124. The Arbitration Act 2010 is amended by the insertion of the following section after section 5:

“5A. (1) This section applies to dispute resolution proceedings.

(2) The offences and torts of maintenance and champerty do not apply to dispute resolution proceedings.

(3) A third-party funding contract that meets the criteria (if any) prescribed under subsection (4) shall not, insofar as it relates to dispute resolution proceedings, be treated as contrary to public policy or otherwise illegal or void.
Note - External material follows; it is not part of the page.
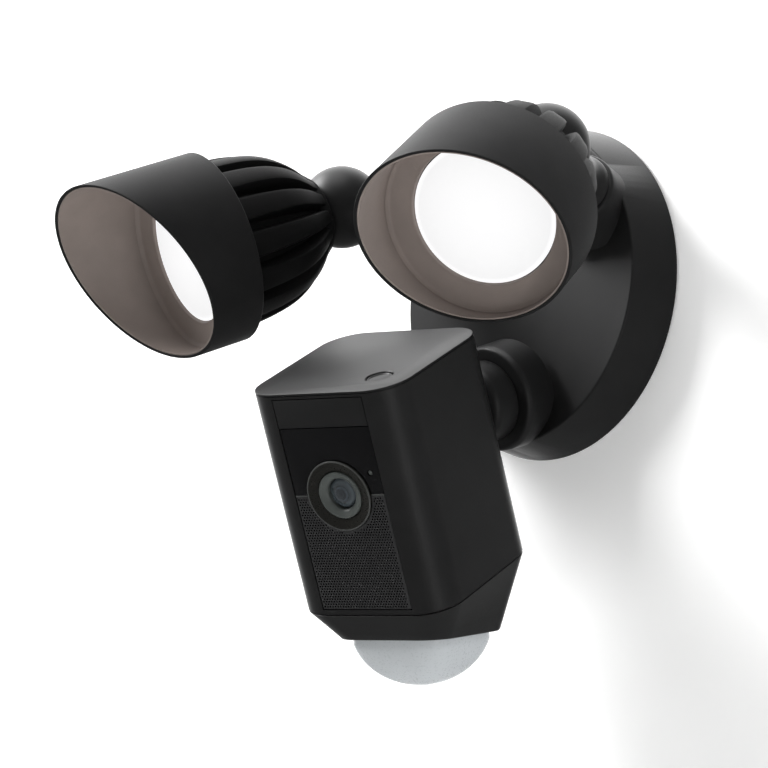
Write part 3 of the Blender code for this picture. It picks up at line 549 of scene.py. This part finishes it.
def make_head(side):
    place, body, front = HEAD[side], side + "_head", SINK_FRONT
    core = turned(soften([
        (0.0, front), (SINK_RIM_R, front, 0.4 * MM), (SINK_RIM_R, front - 4.2 * MM, 0.4 * MM),
        (28.4 * MM, front - 5 * MM, 1.5 * MM), (28.0 * MM, 50 * MM, 8 * MM), (24.8 * MM, 36 * MM, 8 * MM),
        (19.6 * MM, 24.5 * MM, 5 * MM), (14.6 * MM, 17.6 * MM, 1.5 * MM), (15.6 * MM, 16.4 * MM, 0.4 * MM),
        (15.6 * MM, 12.2 * MM, 0.8 * MM), (13.6 * MM, 11.4 * MM, 0.3 * MM), (0.0, 11.4 * MM)],
        MM, 5), FINE)
    cup = whole_ball(KNUCKLE_CUP_R, 40)
    pocket = rod(BOARD_POCKET_R, front + 5 * MM, front - 4.5 * MM)
    bore = rod(WIRE_R, front, 5 * MM, BORE_STEPS)
    mesh = shaped(core, place, [("UNION", fin_mesh(FIN_COUNT), place), ("DIFFERENCE", cup, place),
                                ("DIFFERENCE", pocket, place), ("DIFFERENCE", bore, place)])
    show(side + "_heat_sink_skin", mesh, place, "heat_sink", body, [side + "_heat_sink"], sharp=28)

    lip, wall, skin_wall = HOOD_START + HOOD_MEAN, HOOD_WALL, 1.2 * MM
    r0, r1 = HOOD_R_REAR, HOOD_R_LIP
    round_edge = 0.35 * MM
    profile = [(r0 - wall, HOOD_START), (r0 - round_edge, HOOD_START), (r0, HOOD_START + round_edge),
               (r1, lip - round_edge), (r1 - 0.3 * round_edge, lip - 0.3 * round_edge),
               (r1 - round_edge, lip), (r1 - skin_wall + 0.2 * MM, lip), (r1 - skin_wall, lip - 0.2 * MM),
               (r1 - skin_wall, lip - 1.0 * MM), (r1 - wall + 0.6 * MM, front + 1.0 * MM),
               (r0 - wall, front)]
    hood = turned(profile, HOOD_STEPS, True, HOOD_SLOPE, (3, 4, 5, 6, 7, 8))
    show(side + "_hood_skin", hood, place, "hood", body, [side + "_hood"], 40)
    lining = turned([
        (r1 - skin_wall - 0.05 * MM, lip - 0.5 * MM), (r1 - wall, lip - 0.55 * MM),
        (r0 - wall, LENS_FRONT + 1.6 * MM), (r0 - wall + 0.4 * MM, LENS_FRONT + 1.6 * MM)],
        HOOD_STEPS, True, HOOD_SLOPE, (0, 1))
    show(side + "_hood_lining", lining, place, "hood_lining", body, (), 50)

    low, flat = front + GAP, LENS_FRONT
    bezel = turned(soften([
        (35.7 * MM, flat + 3.2 * MM, 0.0), (35.7 * MM, low, 0.3 * MM), (26.6 * MM, low, 0.3 * MM),
        (26.6 * MM, flat + 0.1 * MM, 0.5 * MM), (28.0 * MM, flat + 0.2 * MM, 1.0 * MM),
        (34.9 * MM, flat + 1.6 * MM, 2.2 * MM)], 0.3 * MM, 6, True), FINE, True)
    show(side + "_bezel_skin", bezel, place, "hood_lining", body, [side + "_bezel"], sharp=60)
    lens = turned(crown(LENS_R - 0.5 * MM, flat - 0.9 * MM, 0.8 * MM, 12) + soften([
        (LENS_R - 0.5 * MM, flat - 0.9 * MM), (LENS_R, flat - 1.1 * MM, 0.3 * MM),
        (LENS_R, flat - 2.0 * MM, 0.1 * MM), (0.0, flat - 2.0 * MM)], 0.2 * MM, 3), FINE)
    show(side + "_lens_skin", lens, place, "diffuser", body, [side + "_lens"])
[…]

(4) The Minister may, for the purposes of subsection (3), by regulation prescribe criteria, including criteria relating to transparency in relation to funders and recipients, for third-party funding contracts.

(5) In this section—

‘dispute resolution proceedings’ means:

(a) an international commercial arbitration;

(b) any proceedings arising out of an international commercial arbitration before a court of competent jurisdiction performing any of the functions provided for in the Model Law;

(c) any appeal from a decision of a court referred to in paragraph (b);

(d) any mediation or conciliation proceedings arising out of an international commercial arbitration, proceedings or an appeal referred to in paragraph (a), (b) or (c);

‘third-party funding contract’ means a contract or agreement between a party or potential party to dispute resolution proceedings and a third-party funder, for the funding of all or part of the costs of the proceedings in return for a share or other interest in the proceeds or potential proceeds of the dispute resolution proceedings to which the party or potential party may become entitled.”.

Amendment of Schedule 1 to Garda Síochána (Functions and Operational Areas) Act 2022

125. Schedule 1 to the Garda Síochána (Functions and Operational Areas) Act 2022 is amended, in column (5) opposite mention of reference number 9, in the amendment of section 27B(15) of the Gaming and Lotteries Act 1956 , by the substitution of “The chief superintendent of the Garda Síochána division shall cause to be kept a register of all lottery permits” for “The chief superintendent of the Garda Síochána division shall cause to be kept a register of all gaming permits”.